Reagowanie na skargi to tylko część pracy RPO. Innym obszarem są działania prewencyjne, czyli sugerowanie właściwym podmiotom stanowiącym prawo, że może dojść do sytuacji, w której przepisy stoją w sprzeczności z gwarancjami ochrony praw i wolności jednostki.

– Interwencje możemy stosować, kiedy mamy problem ze stosowaniem prawa, kiedy ktoś popełnił błąd, źle zinterpretował przepisy, instrumentalnie wykorzystał przepisy prawa, ale bardzo często błąd tkwi albo w stałej praktyce stosowania przepisów, albo w samym przepisie. Wtedy rolą rzecznika jest przygotowanie tak zwanych wystąpień generalnych, czyli wystąpień skierowanych do określonych organów władzy publicznej, czy to na szczepie centralnym, czy to na szczepie lokalnym – wyjaśnił rzecznik. – Tych wystąpień jest w ciągu roku ok. 350-400. Mają istotne znaczenie, ponieważ podsumowują określony problem i rozpoczynają pewien proces dialogu. Często zdarza się tak, że trafiają na podatny grunt i zmieniają rzeczywistość , czasami bywa tak, że niektórzy ministrowie konsekwentnie nie odpowiadają w ogóle albo starają się zignorować urząd rzecznika – dodał Adam Bodnar.

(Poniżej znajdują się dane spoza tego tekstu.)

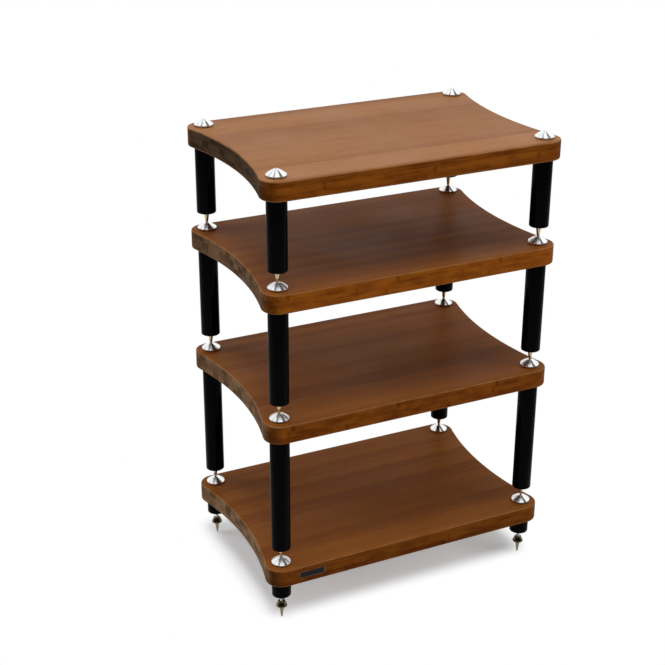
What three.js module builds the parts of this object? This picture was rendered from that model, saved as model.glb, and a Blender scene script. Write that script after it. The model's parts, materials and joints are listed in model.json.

Rzecznik Praw Obywatelskich może też wnosić skargi do wojewódzkich sądów administracyjnych i skargi kasacyjne do Naczelnego Sądu Administracyjnego oraz składać wnioski do Trybunału Konstytucyjnego, a także przystępować do postępowań przed sądami powszechnymi i administracyjnymi.

– Uważam, że rola rzecznika to jest takie ciągłe upominanie się, niezmienne trwanie przy określonych stanowiskach i niezrażanie się do tego, że pewne tematy należne do codziennej polityki mogą nie być specjalnie szanowane, bo moje doświadczenie też jest takie, że często politycy się zmieniają, że zmienia się podejście, zmieniają się nastroje społeczne i w którymś momencie dana kwestia może trafić na podatny grunt – powiedział.